This is a follow-up to my initial blog post about the trabeculectomy eye surgery I had on March 6, reported on in "My eye surgery went well, though not a load of fun."
As a Johns Hopkins article about trabeculectomy says, this surgery is aimed at controlled eye pressure in people like me with glaucoma, when eye drops or laser surgery either aren't doing a good enough job at lowering eye pressure -- the only viable way of keeping glaucoma from doing more damage to the eye -- or someone can't use those other methods.
In my case, Dr. Young, a Portland glaucoma specialist, felt that I needed this surgery because I'd lost so much peripheral vision in my very nearsighted right eye, while my left eye is only very minimally affected by glaucoma.
My eye pressure was in the low to mid 20's when I was first diagnosed with glaucoma. Prescription eye drops had lowered the pressure to 10-12 in both eyes, but Dr. Young wanted to get the pressure in my right eye down to 6-7.
When I asked him why laser surgery wasn't an option for my right eye, Dr. Young told me that given the seriousness of my vision loss, and how slowly glaucoma usually progresses, he didn't want to wait a couple of years to learn how well laser surgery was working -- perhaps because I'm 74, and want to preserve as much vision as possible for the rest of my life.
So I had the surgery. Which then involved five follow-up appointments.

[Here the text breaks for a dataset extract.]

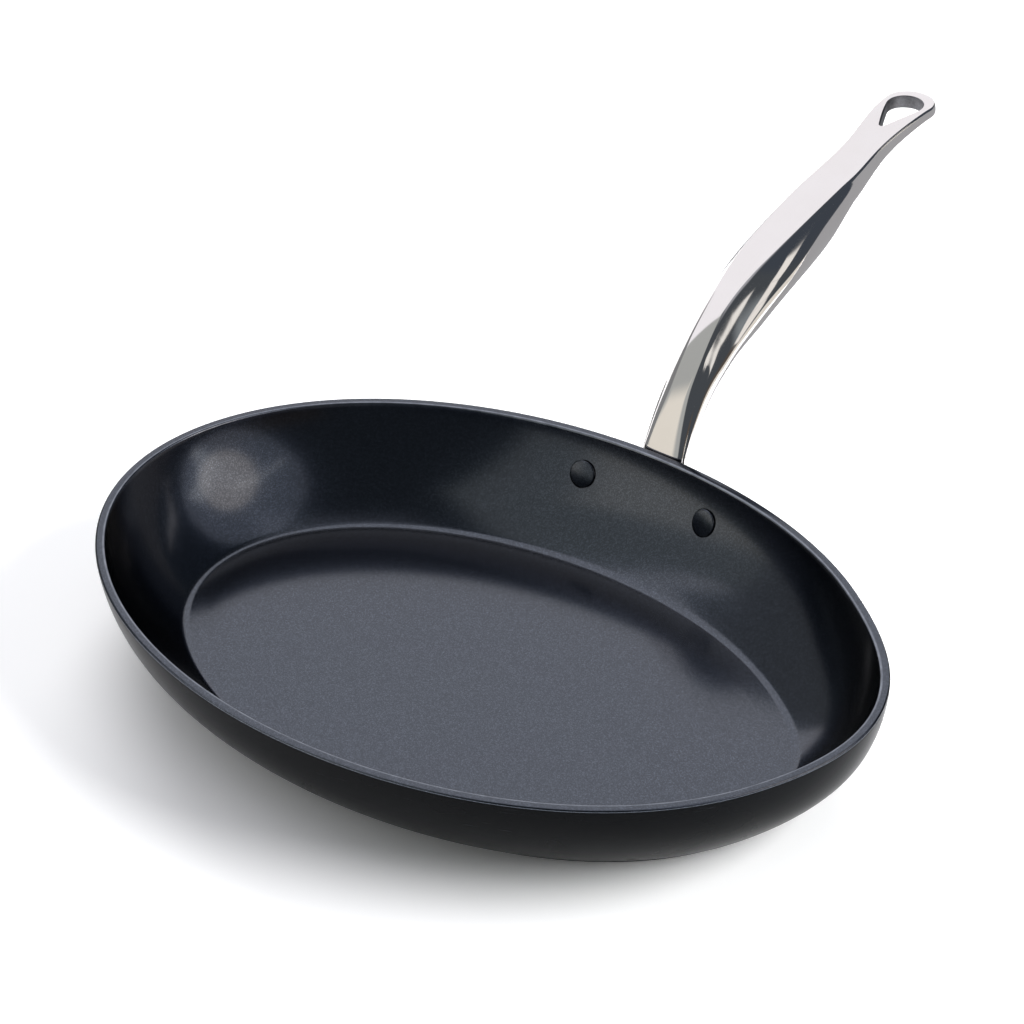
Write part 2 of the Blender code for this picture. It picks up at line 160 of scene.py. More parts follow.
# Facets, fine enough that the polished and coated surfaces reflect smoothly
OVAL_SEGMENTS = 336
FILLET_STEPS = 12
DOME_STEPS = 10
WALL_STEPS = 48
LIP_STEPS = 5
RIVET_SEGMENTS = 64
HEAD_EDGE_STEPS = 6
HEAD_DOME_STEPS = 12
PAD_SEGMENTS = 168
PAD_EDGE_STEPS = 6
NECK_STEPS = 16
BEND_STEPS = 12
CURVE_STEPS = 60
LOOP_STEPS = 36
HOLE_ROUND_STEPS = 72
HOLE_POINT_STEPS = 20
TOP_STEPS = 10
EDGE_STEPS = 6
FLANK_STEPS = 18
UNDER_STEPS = 22
SHARP_ANGLE = math.radians(35.0)


def linear(code):
    """Linear RGBA of an sRGB hex colour such as #1a2b3c."""
    channels = [int(code[i:i + 2], 16) / 255.0 for i in (1, 3, 5)]
    return (*[c / 12.92 if c <= 0.04045 else ((c + 0.055) / 1.055) ** 2.4 for c in channels], 1.0)


def length(label, description, default):
    """A sidebar size in mm."""
    return FloatProperty(name=label, description=description, unit="LENGTH", default=default * MM)


def tint(label, description, code):
    """A sidebar colour."""
    return FloatVectorProperty(
        name=label, description=description, subtype="COLOR", size=3, min=0.0, max=1.0,
        default=linear(code)[:3],
    )


class BowlSettings(PropertyGroup):
    rim_length: length("Rim length", "Length of the rim without the pouring end", 360.0)
    rim_width: length("Rim width", "Width of the rim", 250.0)
    rim_height: length("Rim height", "Height of the rim above the table", 48.8)
    lip_width: length("Lip width", "Width of the flat lip", 4.3)
    floor_height: length("Floor height", "Height of the floor above the table", 4.0)
    floor_inset: length("Floor inset", "From the rim to the edge of the flat floor", 37.2)
    pour_reach: length("Pouring reach", "How far the pouring end is drawn out", 4.53)
    coat_colour: tint("Coating colour", "Dark pigment of the non-stick coating", "#2a313c")
    fleck_colour: tint("Fleck colour", "Mica flecks in the coating", "#4f5662")
    # The lip's inner edge is drawn in a lighter colour: a painted highlight
    lip_highlight_colour: tint("Lip highlight colour", "Painted highlight on the lip's inner edge", "#8d929b")
    lacquer_colour: tint("Lacquer colour", "Black lacquer on the outside", "#07090c")
    fleck_spacing: length("Fleck spacing", "Distance between mica flecks", 0.36)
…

Those weren't convenient for me to get to, since Dr. Young practices in Tualatin, Oregon and I live a ways south of Salem, about a 50 minute drive from Tualatin. But mostly I didn't encounter the dreaded Portland-area freeway traffic, so the Trabeculectomy God must have been smiling upon me.
Dr. Young kept telling me that my eye looked fine, but when he pressed on the trabeculectomy site the pressure in my right eye would drop to zero, or one time 2, which isn't a good thing. In fact, it's a bad thing.
This meant that while I could stop using an eye shield, and phase down on the post-surgery eye drops I was prescribed, Dr. Young wanted me to keep on not lifting heavy weight. At first the limit was ten pounds. Then twenty pounds. Than thirty pounds. Three weeks ago I was given the OK to lift sixty pounds.
That enabled me to use the weight machines at our athletic club, albeit some of them at a considerably lower weight than I was using before the surgery (120 pounds on four of the eleven machines).
Today, though, I got my trabeculectomy graduation notice, three weeks after my previous visit with Dr. Young where he'd said that my eye wasn't forming scar tissue very quickly. My right eye pressure was six, an excellent pressure and right on what Dr. Young had hoped for.
(Further, Young has told me that there's reason to consider that a low eye pressure following trabeculectomy is a "higher quality" pressure, since it doesn't vary much, whereas lowering pressure via periodic drops in the eye has more ups and downs during the day.)
And, yay!, Dr. Young said I could do away with any weight-lifting restriction -- though I told him that I'd gradually ramp up the weight on the machines where I was using 120 pounds.
Time will tell whether the trabeculectomy is as successful in preserving the vision in my right eye as it seems to be doing at present.
My next appointment with Dr. Young is in four weeks. I have to wear glasses for the foreseeable future, after quite a few decades of contact lens wearing. I want to ask him when I can wear contacts again. This might relate to when I need cataract surgery, which so far I've avoided.